Пошли к генералу с предложением организовать теоретические занятия, а потом и показательный полет Голо- 232 фастова на штопор. Ибрагим Магометович одобрил его. Во всех полках, в штабе дивизии и в штабе корпуса я прочитал трех- и четырехчасовые лекции, в которых рассказывал об особенностях аэродинамики и конструкции "Аэрокобры", ее боевых возможностях, об условиях их наиболее полного использования, о причинах летных происшествий и о наших рекомендациях по их предотвращению.


А показательный полет Владимира Ефремовича Голофастова на штопор!


Понимать все, что происходило с самолетом и что делал летчик, помогал радиорепортаж, который непрерывно вел Голофастов. Кто бы мог подумать, что, будучи таким сдержанным и немногословным на земле, он так разговорится в воздухе. Каждое свое действие Владимир Ефремович сопровождал комментарием:


- Сейчас начну вводить самолет в левый штопор. Довожу скорость до минимальной и, чтобы ускорить срыв, даю немного вперед левую ногу. А вот и срыв, он произошел без особых предупреждений. Прошел половину витка. Самолет начал поднимать нос и немного замедлил вращение. Виток. Иду на второй. Снова клюнул носом и... снова начал задирать нос. Начал третий виток... Четвертый... Пятый... Сейчас буду выводить. Даю энергично, до отказа вперед правую ногу, а теперь подожду немного, когда самолет начнет опускать нос. Даю полностью от себя ручку. Самолет прекратил вращение и перешел в пикирование. Скорость 370 миль, можно выводить из пикирования. Нахожусь в горизонтальном полете на высоте 3200 метров. Итого на пять витков штопора и на вывод потерял 1800 метров.


Владимир Ефремович снова набрал 5000 метров, выполнил правый штопор, потом еще раз левый и еще раз правый, затем пошел на посадку.


...Заключительная беседа с командованием корпуса. Мы сели на свой Як и полетели в 1-ю гвардейскую истребительную авиационную дивизию, к полковнику В. В. Сухорябову.


Прилетели туда с тем же заданием: разбирать аналогичные происшествия, настаивать на немедленном проведении работ по усилению хвостов, проводить занятия и показательные полеты на штопор. Таким образом, 350 летчиков и специалистов-авиаторов прослушали наши лекции и рекомендации по летной и технической эксплуатации 233 самолета "Аэрокобра". Мы возвратились в институт убежденные в том, что и на этот раз оказали реальную помощь нашим фронтовым товарищам.
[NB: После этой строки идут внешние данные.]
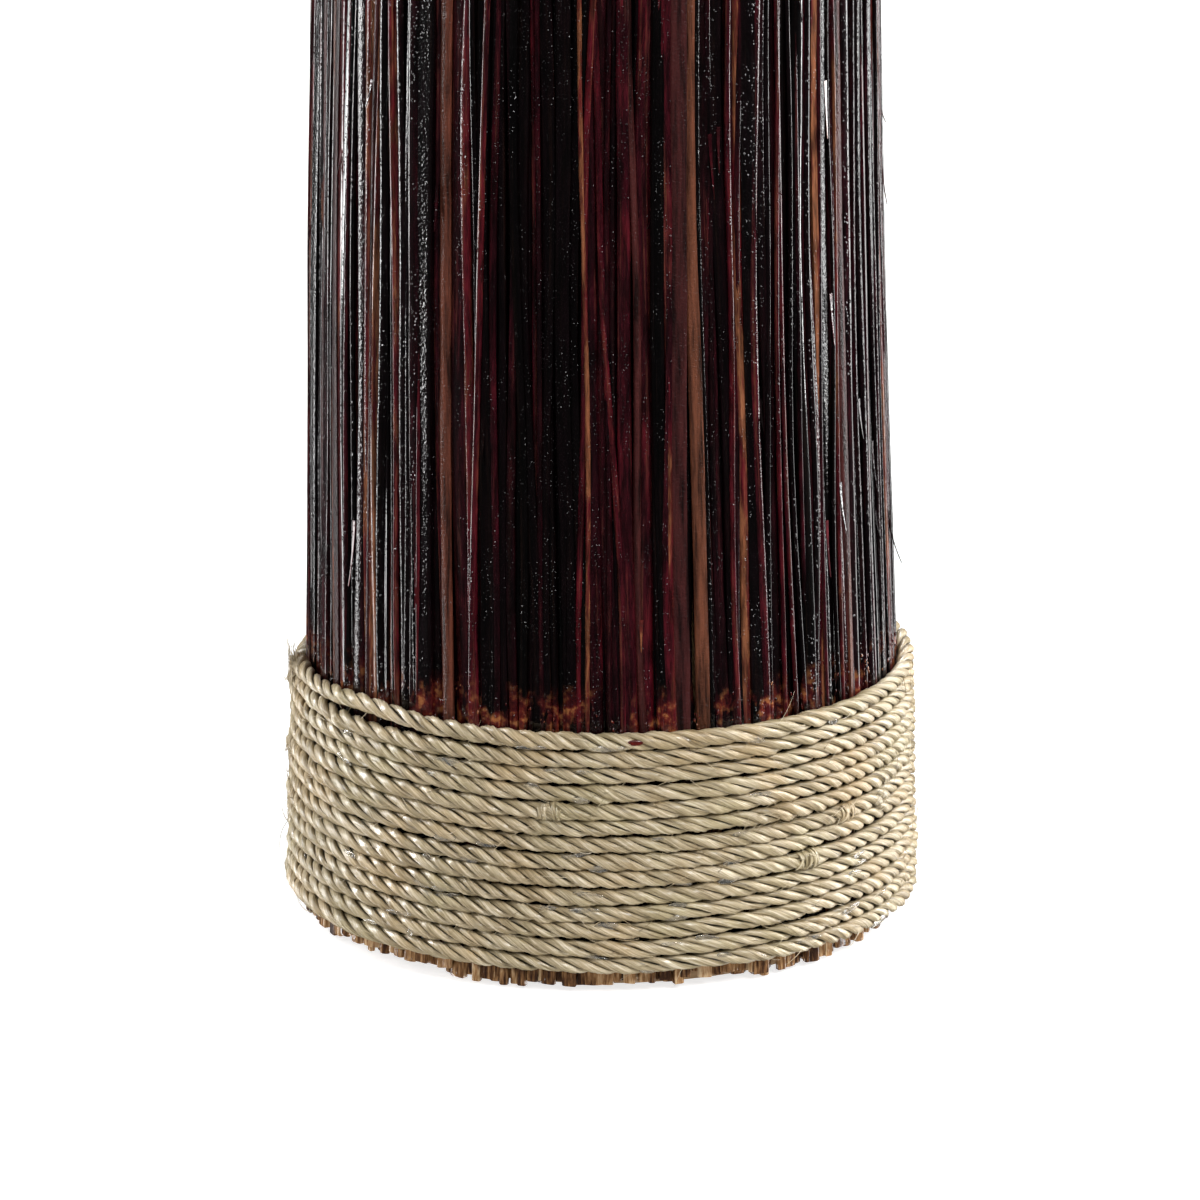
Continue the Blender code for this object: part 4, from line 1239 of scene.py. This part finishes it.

Вернулись и сразу за дело. Надо было быстрее заканчивать программу летных исследований "Аэрокобры", писать отчет по результатам и проект подробнейших указаний частям ВВС.


Центр тяжести борьбы с неприятностями на "Аэрокобрах" переносился теперь на обучение летного состава. А это вызвало необходимость в проведении еще двух неотложных мероприятий: создание учебного кинофильма "Штопор самолета "Аэрокобра" и проведение на базе нашего института сборов руководящего летного состава частей, вооруженных этим типом самолета.


Было в нашем институте небольшое киноотделение, созданное Николаем Николаевичем Кудряшевым. Он был большим специалистом и неуемным энтузиастом кинодела, одним из пионеров проведения съемок с самолетов. За несколько лет пребывания в институте он создал десятки документальных кинофильмов, позволивших запечатлеть для истории многие интереснейшие события, происходившие при испытаниях авиационной техники.


Кинофильм "Штопор самолета "Аэрокобра" был снят по написанному мной сценарию. Действующими лицами были Владимир Ефремович Голофастов и Виктор Григорьевич Масич. Кинооператором был Николай Николаевич Кудряшев. Он производил съемки из задней кабины АТ-6 - того самого самолета, на котором я и Масич неоднократно вылетали на сопровождение штопорящей "Аэрокобры".


Кинофильм был учебным, а потому содержал не только натурные съемки, но и довольно пространный дикторский текст. Затем он был размножен, а копии разосланы в каждую воздушную армию, в каждый военный округ.


...Сборы руководящего летного состава по изучению штопора самолета "Аэрокобра" были организованы Управлением ВВС. Начальником сборов главком назначил генерал-полковника авиации Михаила Михайловича Громова. Приехали в институт заместители командиров авиационных соединений, заместители начальников авиационных училищ по летной подготовке - всего человек около сорока. И прибыли только на пять дней. Время было военное, и главком не разрешил отрывать людей на больший срок. 234


Программа сборов предусматривала 24 часа лекций, 6 часов практических занятий на самолете и показательный полет на штопор.


Вступительную лекцию прочел известный советский ученый, создатель теории штопора Владимир Сергеевич Пышнов. Два часа занятий в классе и два на самолете провел Владимир Ефремович Голофастов, остальные часы я.